Pairwise Comparisons Are All You Need

TL;DR

PICNIQ reframes BIQA from predicting absolute quality scores to estimating pairwise image preferences, addressing domain shift and human variability by leveraging sparse, content-aware comparisons. It introduces a Siamese backbone with a symmetry-enforcing hub layer and a weighted binary cross-entropy loss to learn pairwise likelihoods $P^{\theta}(I_i>I_j)$ without assuming a prior on the global quality distribution. Through psychometric scaling (e.g., TrueSkill), these preferences yield granular $JOD$-style quality scores, enabling both pairwise comparisons and scalable quality scoring for large image sets. Experiments on the PIQ23 dataset show competitive performance and strong generalization in both standard and challenging portrait scenarios, suggesting that pairwise, uncertainty-aware BIQA can outperform many traditional regression-based approaches while lowering labeling costs.

Abstract

Blind image quality assessment (BIQA) approaches, while promising for automating image quality evaluation, often fall short in real-world scenarios due to their reliance on a generic quality standard applied uniformly across diverse images. This one-size-fits-all approach overlooks the crucial perceptual relationship between image content and quality, leading to a 'domain shift' challenge where a single quality metric inadequately represents various content types.
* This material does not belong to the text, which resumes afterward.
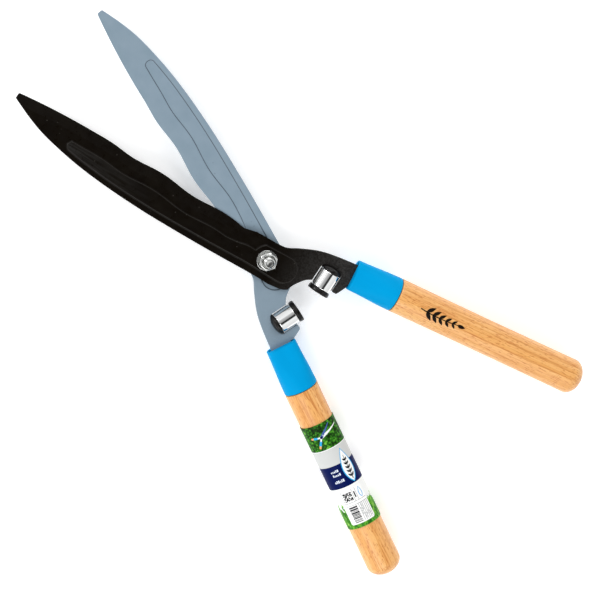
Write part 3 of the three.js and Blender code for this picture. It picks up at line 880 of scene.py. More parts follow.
@dataclass(frozen=True)
class Stamping:
    """Blade, arm and tang pressed from one sheet; z = 0 is its inner face while it is being shaped."""

    half: Half
    first_crest: float  # height of the first crest of the waves above the pivot
    finish: Finish
    slot: str
    reach: float = 235.8  # pivot to the blade's tip
    edge: float = 11.95  # centre line to the middle of the wavy edge
    edge_start: float = 28.0  # where the cutting edge starts
    straight_to: float = 148.0  # where the edge starts to curve towards the tip
    tip_curve: float = 640.0  # radius of that curve
    tip_width: float = 4.7
    tip_round: float = 1.6
    root: float = 15.2  # half-width of the arm beside the pivot
    shoulder: float = 14.2  # half-width of the shoulder before the cutting edge
    shoulder_from: float = 18.5
    wave_height: float = 1.0
    wave_pitch: float = 58.0
    wave_fade: Point = (128.0, 172.0)  # where the waves die out
    bevel_width: float = 8.4
    edge_thickness: float = 0.6  # left at the cutting edge
    bevel_run_in: float = 10.0
    panel_rise: float = 0.9
    panel_slope: float = 1.2  # width of the panel's sloping wall
    panel_ease: float = 0.2  # soft bend beyond the foot and the top of the panel's slope
    panel_end: float = 183.0
    hole: float = 4.3  # radius of the pivot hole
    edge_round: float = 0.35  # on sheared edges
    keen_round: float = 0.12  # on the cutting edge

    def edge_at(self, y: Any) -> Any:
        """Distance from the centre line to the cutting edge."""
        past = np.maximum(0, np.asarray(y, dtype=float) - self.straight_to)
        fade = 1 - smoothstep(y, *self.wave_fade)
        ripple = self.wave_height * fade * np.cos(2 * np.pi * (y - self.first_crest) / self.wave_pitch)
        return self.edge - past**2 / (2 * self.tip_curve) + ripple

    def spine(self) -> list[Point]:
        """Back of the blade, from the tip to the heel."""
        # Shares of the reach, with how far out the back is there.
        shares = [(0.92, 6.2), (0.83, 12.1), (0.67, 17.5), (0.465, 19.4), (0.23, 18)]
        shares += [(0.01, 15.2), (-0.045, 15.1)]
        tip = (float(self.edge_at(self.reach)) - self.tip_width, self.reach)
        return spline([tip] + [(-out, share * self.reach) for share, out in shares], 200)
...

Furthermore, BIQA techniques typically overlook the inherent differences in the human visual system among different observers. In response to these challenges, this paper introduces PICNIQ, a pairwise comparison framework designed to bypass the limitations of conventional BIQA by emphasizing relative, rather than absolute, quality assessment. PICNIQ is specifically designed to estimate the preference likelihood of quality between image pairs. By employing psychometric scaling algorithms, PICNIQ transforms pairwise comparisons into just-objectionable-difference (JOD) quality scores, offering a granular and interpretable measure of image quality. The proposed framework implements a deep learning architecture in combination with a specialized loss function, and a training strategy optimized for sparse pairwise comparison settings. We conduct our research using comparison matrices from the PIQ23 dataset, which are published in this paper. Our extensive experimental analysis showcases PICNIQ's broad applicability and competitive performance, highlighting its potential to set new standards in the field of BIQA.

Figures (4)

• Figure 1: The PICNIQ architecture for image quality comparison. A Siamese quality-aware backbone is used to process a pair of images and extract relevant image quality features ($B_\theta$). The difference between the extracted features, $V$, is computed and then fed into a fully connected (FC) layer within the hub layer. The hub layer processes both $V$ and its negation and outputs their difference to ensure probabilistic symmetry in the comparison. The predicted probability $P(I>J)$, is obtained by passing the output of the hub layer through a sigmoid function.
• Figure 2: Comparison matrices from the PIQ23 dataset, indexed by images with sorted JOD scores. These matrices demonstrate varying levels of sparsity and comparison counts.
• Figure 3: Comparative analysis of IQA models based on the averaged correlation metrics (top - larger is better) and mean absolute error (bottom - smaller is better) across all scenes and for the three attributes of PIQ23. The results showcase the superiority of PICNIQ over previous models in all metrics.
• Figure 4: The histogram of PICNIQ's predictions on PIQ23 separated by their corresponding ground truth values over 6 bins. We can observe that PICNIQ’s predictions are reasonably aligned and calibrated with the ground truth probability, suggesting that the model is increasingly confident in predicting higher probabilities when they are indeed higher. The red dashed line represents the indecisive line with a probability of $0.5$.